The film is about the impossible scenario of a conventional military action against the United States. On a football field in Colorado, paratroopers land and begin taking over a small town, which sends a group of teenagers into the woods with their family guns as protection. Apparently the Cubans, with Russian backing, came up through Texas with air support in the Rockies, and ground strikes through Canada. But with no way to occupy the entire country, the west coast still remains unoccupied. Patrick Swayze and his brother Charlie Sheen are the leaders of the group of kids who form a resistance group called The Wolverines, after their high school mascot. It’s not until downed fighter pilot Powers Boothe arrives that the partisans get organized and begin really hurting the Russo-Cuban alliance. But with increased military presence comes casualties that the kids are not prepared for.

Patrick Swayze, whom I’ve never really liked, does a credible job as the leader of the group. Sheen does a nice job also, in a supporting role. C. Thomas Howell is the meek friend who becomes so full of hatred for the enemy that he turns into the fiercest of the young fighters. And Lea Thompson and Jennifer Gray play sisters who are every bit the equals of their male counterparts in combat. There are some nice turns in the character department as well, firstly by Lane Smith as the slimy mayor of the town, anxious to do anything to save his skin. Harry Dean Stanton is the father of Swayze and Sheen and is as stalwart as ever as a captured outdoorsman and martyr. And the great Ben Johnson plays a farmer who uses his house as a liaison point for the group to learn information and get supplies.

It’s certainly not the greatest movie in the world, a bit on the predictable side and extremely impossible at times, especially when the small group takes on large companies of men and melts back into the sparsely treed country without a single casualty. But the emotions seem real, in the kind of over the top way you would expect for kids, similar to what was demonstrated in a film like Taps, and it has a bittersweet ending that makes sense in the context of the film. Ultimately it’s the performances, rather than the premise, that is most compelling about Red Dawn, and they make it a film that is certainly worth watching.

Sunday, September 1, 2013

The Adventures of Sherlock Holmes (1939)

Director: Alfred L. Werker                              Writers: Edwin Blum & William A. Drake
Film Score: Cyril J. Mockridge                       Cinematography: Leon Shamroy
Starring: Basil Rathbone, Nigel Bruce, Ida Lupino and George Zucco

This is the second and final of the Rathbone-Bruce Sherlock Holmes films made at 20th Century Fox. It is also the last that would be set in the Victorian age rather than the modern World War II era in which Universal chose to set the rest of the series.

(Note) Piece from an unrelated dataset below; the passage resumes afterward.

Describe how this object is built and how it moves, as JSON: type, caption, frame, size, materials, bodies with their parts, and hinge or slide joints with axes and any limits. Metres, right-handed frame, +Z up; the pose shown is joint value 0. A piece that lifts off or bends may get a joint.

The Adventures of Sherlock Holmes was developed from the stage play by William Gillette and, despite a great supporting cast that includes George Zucco and Ida Lupino, the plot is just a bit too convoluted to be as enjoyable as it should be. The film begins with Zucco as Professor Moriarty on trial for murder. Through some technicality that angers the judge and the jury, he is acquitted. Rathbone comes in at the end with new evidence but is just too late. Though Zucco avoids punishment for his crime, he decides he must do away with Rathbone once and for all to avoid any future mishaps.

Zucco’s plan is where the story puts a little too much on the viewer’s plate. He actually has two plans, one that he is most intent on carrying out and the other that he has set up as a puzzle for Holmes, knowing Rathbone won’t be able to resist trying to figure out the later while paying short shrift to the major plan. The first part of the plan comes in the form of the great Henry Stephenson as the Constable of the Tower of London, where the crown jewels are kept. He has received a letter saying someone is going to steal the Star of Delhi, the largest emerald in the world. Knowing the jewels are heavily guarded Rathbone sends Nigel Bruce to do the babysitting. Far more interesting is Ida Lupino, who is worried about a family curse, similar to the one in The Hound of the Baskervilles, this time based on the receipt of a letter containing a drawing of a man wearing an albatross on his neck, which last time preceded the death of her father. This time it’s her brother who is at risk. Rathbone, of course, finds this little puzzle infinitely more interesting and proceeds apace.

While Zucco makes a terrific Moriarty, a lot of the plot surrounding him is rather odd: an Indian flute player in the background, his obsession with plants, and his rather heavy-handed dealings with his underlings all make him seem rather pedestrian rather than the super-nemesis of Doyle’s stories. Likewise, the part of the plot concerning Lupino is tedious with her fiancé, Alan Marshal, constantly ordering her away from Holmes and to ignore the drawing, all of which seems more suspicious than it should. The jewel heist is rather ingenious, but the plot line involving Ida Lupino’s brother is much less so, and one can see why the studio dropped the series after this film. Universal, probably with an eye to saving money more than anything else, purchased the rights set their films in the modern era. With World War II going on, Holmes was a perfect choice to foil Nazi plots to win the war and the series became tremendously popular. As a result, The Adventures of Sherlock Holmes is probably the low point in the series, but it still boasts some impressive performances from the lead actors and is worth viewing for that alone.